AUSTRALIAN COUNCIL FOR THE DEFENCE OF
GOVERNMENT SCHOOLS
Press Release 1053
‘Keep the church and state forever separate’ - USA House resolution recalls a 150-year-old speech
Rob Boston from Americans United for Separation of Church and State
On 30 September 2025, U.S. Reps. Yassamin Ansari (D-Ariz.), Jared Huffman (D-Calif.) and Jamie Raskin (D-Md.) – members of the Congressional Freethought Caucus – introduced a resolution in Congress honouring separation of church and state and noting the key role it has played in safeguarding religious freedom in America. (Read Americans United’s statement of support here.)
The resolution’s eloquent language stands in stark contrast to the ongoing antics of President Donald Trump’s Religious Liberty Commission, which continues to be driven by Christian Nationalist organizations bent on undermining the wall of separation between church and state.
Two key speeches
Among other historical references, the resolution highlights two key speeches supporting church-state separation by American political leaders: John F. Kennedy’s Sept. 12, 1960, speech to the Greater Houston Ministerial Association and a speech by President Ulysses S. Grant on Sept. 29, 1875.
Both endorsed church-state separation during their remarks. Kennedy famously said, “I believe in an America where the separation of church and state is absolute, where no Catholic prelate would tell the president, should he be Catholic, how to act, and no Protestant minister would tell his parishioners for whom to vote; where no church or church school is granted any public funds or political preference; and where no man is denied public office merely because his religion differs from the president who might appoint him or the people who might elect him.”
The Kennedy speech is well known. But what about Grant’s remarks? What led him to deliver a statement calling for separation between church and state while addressing a meeting of Union army veterans in Des Moines?
Schools marred by sectarian division
At the time Grant delivered those remarks, public schools in the United States (often called “common schools” back then) were growing rapidly – but the schools were often marked by sectarian division. Many public schools were de facto Protestant in character and hosted Protestant prayers and readings from the King James Version of the Bible every school day.

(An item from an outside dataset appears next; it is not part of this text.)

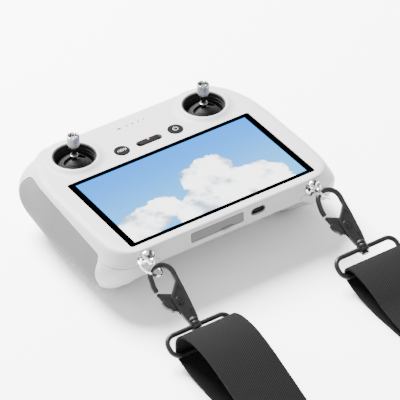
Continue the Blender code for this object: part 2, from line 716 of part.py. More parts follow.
# The snap hook's own axes: along to its tip, across, and out of its flat face.
HOOK_ALONG = Vector((0.044, 0.838, 0.545)).normalized()
HOOK_ACROSS = Vector((0.998, -0.056, 0.004))
HOOK_ACROSS = (HOOK_ACROSS - HOOK_ACROSS.dot(HOOK_ALONG) * HOOK_ALONG).normalized()
HOOK_OUT = HOOK_ACROSS.cross(HOOK_ALONG)
HOOK_FRAME = Matrix((HOOK_ACROSS, HOOK_ALONG, HOOK_OUT)).transposed()
RIVET = (-2.6, 17.0)


def in_hook(side, u, v, w=0.0):
    """A place in the hook's own axes, as a place in the model."""
    return COLLAR[side] + u * HOOK_ACROSS + v * HOOK_ALONG + w * HOOK_OUT


def hook_plate(name, side, outline, low, high):
    mesh = prism(name, outline, low, high)
    mesh.transform(at(*COLLAR[side], HOOK_FRAME))
    return mesh


def ring_axes(side):
    """Out along the ring from the eye that it hangs in, and the way the wire runs through that eye."""
    turn, lift, roll = (math.radians(degrees) for degrees in LIE[side])
    out = Vector((math.sin(turn) * math.cos(lift), -math.cos(turn) * math.cos(lift), math.sin(lift)))
    level = Vector((0, 0, 1)).cross(out).normalized()
    return out, math.cos(roll) * level + math.sin(roll) * out.cross(level)


def make_post(m, side, name):
    x = side * POST_X
    turn = facing((0, -1, 0))
    profile = solid_profile([(1.3, -4.0), (1.3, 0.25), (5.2, 0.25), (5.2, 1.1), (4.0, 1.5), (1.5, 1.9)])
    post = place(name, turned("stem", profile, 14, at(x, HULL_NEAR, POST_Z, turn)), m["chrome"])
    profile = [(1.3, -0.4), (1.6, -0.9), (2.3, -0.9), (2.6, -0.4), (2.6, 0.4), (2.3, 0.9), (1.6, 0.9),
               (1.3, 0.4)]
    round_to = ring_axes(side)[1]
    add(post, turned("eye", profile, 16, at(*EYE[side], facing(round_to))))
    to_wall = (Vector((0, 1, 0)) - round_to.y * round_to).normalized()
    add(post, rod("neck", 1.0, (x, HULL_NEAR - 0.8, POST_Z), EYE[side] + 2.1 * to_wall, 10))
    smooth(post)


def make_ring(m, side, name):
    """The ring hangs in the post's eye, lifted a little by the hook that is clipped to it."""
    out, round_to = ring_axes(side)
    middle = EYE[side] + RING_RADIUS * out
    path = [
        middle + RING_RADIUS * (math.cos(a) * out + math.sin(a) * round_to)
        for a in (2 * math.pi * k / 24 for k in range(24))
    ]
    ring = place(name, tube(name, path, RING_WIRE, 6, ring=True, sideways=out.cross(round_to)), m["chrome"])
    pivot(smooth(ring), *EYE[side])


def make_hook(m, side, word):
    path = [(-12.6, 26.4), (-12.9, 30.0), (-12.3, 34.3)]
    path += [(-5 + 7.2 * math.cos(a), 34.3 + 7.2 * math.sin(a))
             for a in (math.radians(d) for d in range(160, -1, -20))]
    path += [(2.3, 28.0), (2.2, 20.0), (1.6, 10.0)]
    centres = [in_hook(side, u, v) for u, v in path]
    hook = place(f"{word}_snap_hook", tube("bow", centres, 1.6, 8, sideways=HOOK_OUT), m["gunmetal"])
    plate = [(-3.4, 3.2), (3.2, 3.2), (3.6, 9.0), (3.7, 24.0), (2.6, 33.0), (0.6, 29.0), (-3.0, 24.4),
             (-6.6, 20.6), (-6.0, 13.0)]
    add(hook, hook_plate("plate", side, plate, -1.5, 1.5))
    shank = solid_profile([(2.4, -3.9), (2.4, -2.7), (1.5, -2.7), (1.5, 3.6), (1.5, 4.2)])
    add(hook, turned("shank", shank, 14, at(*in_hook(side, 0, 0), facing(HOOK_ALONG))))
    slot = [(-14.3, 9.4), (-4.0, 9.4), (0.2, 15.5), (0.4, 24.8), (-6, 26), (-8.4, 29.4), (-10.5, 28.2),
            (-12.3, 26.7), (-13.8, 24.9), (-14.3, 24.0)]
    cut(hook, hook_plate("slot", side, slot, -0.9, 0.9))
    add(hook, rod("rivet", 0.7, in_hook(side, *RIVET, -1.9), in_hook(side, *RIVET, 1.9), 10))
    pivot(smooth(hook), *in_hook(side, 0, 0))

    gate = [(-4.6, 12.4), (-1.0, 15.4), (-0.9, 18.4), (-5.6, 22.8), (-12.6, 25.7), (-13.6, 24.6),
            (-12.8, 22.8), (-12.2, 20.2), (-11.2, 17.0), (-9.6, 16.2), (-9.0, 13.6), (-7.4, 12.6),
            (-6.6, 11.2)]
    lever = place(f"{word}_hook_gate", hook_plate("gate", side, gate, -0.6, 0.6), m["gunmetal"])
    grip = [(-12.6, 17.4), (-12.2, 20.2), (-10.4, 20.2), (-7.3, 14.6), (-7.3, 11.6), (-8.6, 12.0),
            (-9.6, 14.0), (-11.2, 15.2)]
    add(lever, hook_plate("thumb", side, grip, -1.5, 1.5))
    cut(lever, rod("hole", 1.0, in_hook(side, *RIVET, -4), in_hook(side, *RIVET, 4), 12))
    pivot(smooth(lever), *in_hook(side, *RIVET))


LOOP_DOWN = Vector((0, -0.838, -0.545)).normalized()
LOOP_WIDTH = 43.0
LOOP_DEPTH = 13.0
LOOP_WIRE = 1.5


def make_loop(m, side, name):
    """The rectangular loop that carries the webbing, with the collar that the hook turns in."""
    start = COLLAR[side]
    outline = round_rectangle(LOOP_WIDTH, LOOP_DEPTH, 5.5, 4, (0, LOOP_DEPTH / 2))
    path = [start + Vector((u, 0, 0)) + v * LOOP_DOWN for u, v in outline]
    normal = Vector((1, 0, 0)).cross(LOOP_DOWN)
    loop = place(name, tube(name, path, LOOP_WIRE, 6, ring=True, sideways=normal), m["gunmetal"])
    collar = solid_profile([(3.0, -2.3), (3.4, -1.9), (3.4, 1.9), (3.0, 2.3)])
    add(loop, turned("collar", collar, 16, at(*start, facing(HOOK_ALONG))))
    cut(loop, rod("bore", 1.8, start - 6 * HOOK_ALONG, start + 6 * HOOK_ALONG, 14))
    smooth(loop)


# ---------------------------------------------------------------- webbing
WEB_WIDTH = 37.0
WEB_THICK = 1.5
FOLD_Y = -258.0
TABLE_Z = 0.95        # the webbing's middle where it lies flat

# Each strap end seen from the side, as (y, z) from the middle of the loop's bar: from its tail under the
# loop, round the bar and back over itself. Where z is None the webbing lies on the table.
STRAP_SIDE = {
    -1: ((-64.0, None), (-42.0, None), (-26.0, -7.6), (-14.0, -6.4), (-6.0, -4.6), (-1.0, -3.0), (2.2, -1.6),
         (3.4, 1.4), (3.3, 6.0), (2.2, 10.4), (-0.8, 14.6), (-5.6, 17.6), (-12.0, 19.4), (-20.0, 19.9),
         (-29.0, 18.8), (-40.0, 15.6), (-52.0, 11.0), (-66.0, 5.4), (-80.0, -0.6), (-92.0, -5.0),
         (-104.0, -7.9), (-112.0, None)),
    1: ((-66.0, None), (-40.0, None), (-26.0, -9.0), (-14.0, -7.6), (-6.0, -5.6), (-1.0, -3.6), (2.2, -1.9),
        (3.4, 0.9), (2.9, 3.9), (0.8, 6.2), (-3.4, 7.5), (-9.0, 7.6), (-17.0, 6.2), (-26.0, 3.4),
        (-36.0, -0.6),        (-48.0, -3.6), (-62.0, -5.9), (-78.0, -7.8), (-92.0, -9.0), (-104.0, None)),
}


def ribbon(name, path, across, width, thick):
    """A flat strap along a path; across is the direction of its width."""
    loops = []
    for i, p in enumerate(path):
        along = (path[min(i + 1, len(path) - 1)] - path[max(i - 1, 0)]).normalized()
        up = along.cross(across).normalized()
        a, b = across * width / 2, up * thick / 2
        loops.append([p + a + b, p - a + b, p - a - b, p + a - b])
    return loft(name, loops)


def make_strap_run(m, side, word):
    """One end of the strap: its tail, its turn round the loop, and its run over the table to a mitre fold."""
    bar = COLLAR[side] + LOOP_DEPTH * LOOP_DOWN
    x = bar.x
    path = [Vector((x, bar.y + y, TABLE_Z if z is None else bar.z + z)) for y, z in STRAP_SIDE[side]]
    path.append(Vector((x, -240.0, TABLE_Z)))
    mesh = ribbon("run", path, Vector((1, 0, 0)), WEB_WIDTH, WEB_THICK)
    run = place(f"strap_{word}_run", mesh, m["webbing"])
    outer, inner = x + side * WEB_WIDTH / 2, x - side * WEB_WIDTH / 2
    edge = side * 0.05
    mitre = [(outer - edge, -238.6), (inner + edge, -238.6), (inner + edge, FOLD_Y - 18.5),
             (outer - edge, -238.8)]
    add(run, prism("mitre", mitre, 0.2, 1.6))
    across = [(outer - 2 * edge, FOLD_Y + 18.5), (side * 10.0, FOLD_Y + 18.5), (side * 10.0, FOLD_Y - 18.4),
              (inner + 2 * edge, FOLD_Y - 18.4)]
    add(run, prism("across", across, 1.5, 3.0))
    smooth(run)


def make_hank(m):
    path = []
    layers, pitch, low, half = 7, 1.8, 4.1, 50.0
    for k in range(layers):
        z = low + pitch * k
        way = 1 if k % 2 == 0 else -1
        path += [Vector((-way * half, FOLD_Y, z)), Vector((way * half, FOLD_Y, z))]
        if k < layers - 1:
            path += [
                Vector((way * (half + pitch / 2 * math.sin(a)), FOLD_Y, z + pitch / 2 * (1 - math.cos(a))))
                for a in (math.pi / 4, math.pi / 2, 3 * math.pi / 4)
            ]
    smooth(place("strap_hank", ribbon("hank", path, Vector((0, 1, 0)), WEB_WIDTH, WEB_THICK), m["webbing"]))
    high = low + pitch * (layers - 1) + 0.8
    near, far = FOLD_Y - 20.8, FOLD_Y + 20.8
    outline = [(near, 1.9), (far, 1.9), (far, high + 1.6), (near, high + 1.6)]
    inside = [(near + 1.3, 3.1), (far - 1.3, 3.1), (far - 1.3, high + 0.4), (near + 1.3, high + 0.4)]
    tie = place("strap_tie", prism("tie", outline, -8, 8, axis="x"), m["pad"])
    cut(tie, prism("inside", inside, -20, 20, axis="x"))


def main():
    for obj in list(bpy.data.objects):
        bpy.data.objects.remove(obj)
    m = make_materials()
    make_top_shell(m["shell"])
    make_bottom_shell(m["shell"])
    make_pad(m["pad"], -1, "left_grip_pad")
    make_pad(m["pad"], 1, "right_grip_pad")
    make_feet(m["dark"])
    make_screws(m["steel"])
    make_screen(m)
    make_sound_and_air(m)
    make_stick(m, -1, "left")
    make_stick(m, 1, "right")
    make_face_controls(m)
    make_shoulder_controls(m)
    make_ports(m)
    for side, word in ((-1, "left"), (1, "right")):
        make_post(m, side, f"{word}_strap_post")
        make_ring(m, side, f"{word}_split_ring")
        make_hook(m, side, word)
        make_loop(m, side, f"{word}_strap_loop")
        make_strap_run(m, side, word)
    make_hank(m)
    # The origin goes to the middle of the transmitter's length, strap posts and shoulder buttons included.
    for obj in bpy.data.objects:
        obj.location.y += LENGTH_SHIFT * MM


main()
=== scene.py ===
"""Looks of a hand-held radio transmitter: a white two-piece case with grips, a touchscreen, two sticks,
and a webbing neck strap on snap hooks. Lengths are written in millimetres and multiplied by MM."""
import json
import math

import bpy
from mathutils import Matrix, Vector


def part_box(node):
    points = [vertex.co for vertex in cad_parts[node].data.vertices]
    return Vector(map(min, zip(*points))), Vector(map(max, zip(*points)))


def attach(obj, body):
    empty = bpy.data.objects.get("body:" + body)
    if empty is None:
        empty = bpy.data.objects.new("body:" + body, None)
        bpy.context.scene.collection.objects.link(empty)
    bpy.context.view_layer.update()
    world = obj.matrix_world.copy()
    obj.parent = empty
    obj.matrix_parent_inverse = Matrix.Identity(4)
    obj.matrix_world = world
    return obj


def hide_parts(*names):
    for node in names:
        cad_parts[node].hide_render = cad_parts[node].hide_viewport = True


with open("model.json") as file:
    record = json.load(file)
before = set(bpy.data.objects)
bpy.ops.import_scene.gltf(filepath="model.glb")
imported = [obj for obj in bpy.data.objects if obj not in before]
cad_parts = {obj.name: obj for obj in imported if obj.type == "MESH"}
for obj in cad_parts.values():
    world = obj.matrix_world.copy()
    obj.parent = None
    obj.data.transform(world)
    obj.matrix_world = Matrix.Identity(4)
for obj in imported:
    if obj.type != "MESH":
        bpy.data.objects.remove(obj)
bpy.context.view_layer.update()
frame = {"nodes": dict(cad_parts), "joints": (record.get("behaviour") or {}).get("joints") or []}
joints = {joint["name"]: joint for joint in frame["joints"]}
MM = 0.001
TOP = 44.2
SIDES = ((-1, "left"), (1, "right"))


def placed(name, data):
    """A new object in the scene that holds this data."""
    obj = bpy.data.objects.new(name, data)
    bpy.context.scene.collection.objects.link(obj)
    return obj


# ---- Camera and lamps --------------------------------------------------------------------------
# A long lens looks down on the screen from the near left. A large lamp overhead and behind gives most
# of the light, with a weaker one from the left that shapes the grips and the wall.
azimuth, elevation, roll = (math.radians(angle) for angle in (-31.341, 37.016, -2.525))
back = Vector((math.sin(azimuth) * math.cos(elevation), -math.cos(azimuth) * math.cos(elevation),
               math.sin(elevation)))
level = Vector((math.cos(azimuth), math.sin(azimuth), 0))
upright = back.cross(level)
right = math.cos(roll) * level + math.sin(roll) * upright
up = math.cos(roll) * upright - math.sin(roll) * level
glass_low, glass_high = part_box("screen_glass")
aim = Vector(((glass_low.x + glass_high.x) / 2, (glass_low.y + glass_high.y) / 2, TOP * MM))
distance, slide, sink = 1.782684, 0.00525, 0.01312
lens = bpy.data.cameras.new("camera")
lens.sensor_width = 36
lens.lens = 268.74
lens.clip_end = 20
camera = placed("camera", lens)
turned = Matrix((right, up, back)).transposed().to_4x4()
camera.matrix_world = Matrix.Translation(aim + back * distance + right * slide - up * sink) @ turned
bpy.context.scene.camera = camera


def lamp(name, place, towards, size, power):
    light = bpy.data.lights.new(name, "AREA")
    light.shape = "DISK"
    light.size = size
    light.energy = power
    obj = placed(name, light)
    obj.location = place
    obj.rotation_euler = (Vector(towards) - Vector(place)).to_track_quat("-Z", "Y").to_euler()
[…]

Catholic immigration in the United States had been on the upswing for years. Catholic parents naturally chafed at having their children compelled to take part in Protestant activities in public schools. Their answer was not to remove the prayers but to demand public funding for their own private religious schools.
Grant biographer Jean Edward Smith noted that Grant decided to use the speech to give “both Protestants and Catholics a stern lecture on religious tolerance and the separation of church and state.”
It’s unclear why Grant chose this particular venue to deliver the speech, but it seems that the matter had been weighing on his mind. Smith calls the speech “the most emotional of his career.”
The Grant solution
Grant’s solution was twofold: a system of free public schools that were secular in nature and no taxpayer aid to religious schools.
“Encourage free schools and resolve that not one dollar of money appropriated to their support, no matter how raised, shall be appropriated to the support of any sectarian school,” Grant proposed. “Resolve that either the state or nation, or both combined, shall support institutions of learning sufficient to afford to every child growing up in the land the opportunity of a good, common school education, unmixed with sectarian, pagan or atheistical tenets. Leave the matter of religion to the family circle, the church, and the private school, supported entirely by private contribution. Keep the church and state forever separate.”
It was a great solution, and it was eventually adopted in America. Even before Grant’s speech, state supreme courts had begun removing coercive, school-sponsored prayer and Bible reading from public schools, a stance the U.S. Supreme adopted in 1962 and ’63. The Supreme Court in a string of cases from the 1960s and ’70s also curbed direct taxpayer support for religious schools.
A vision denied
Unfortunately, Grant’s vision did not endure. In 2002, the Supreme Court upheld private school vouchers, opening the floodgates of public support for religious education. And the secular nature of public schools, while it holds now, is under constant assault by Christian Nationalists.
Grant had his faults, but his concept of church-state separation was solid and visionary. We’d be a stronger nation today if we had stuck with it. Members of Trump’s reckless commission could learn a thing or two from him as well.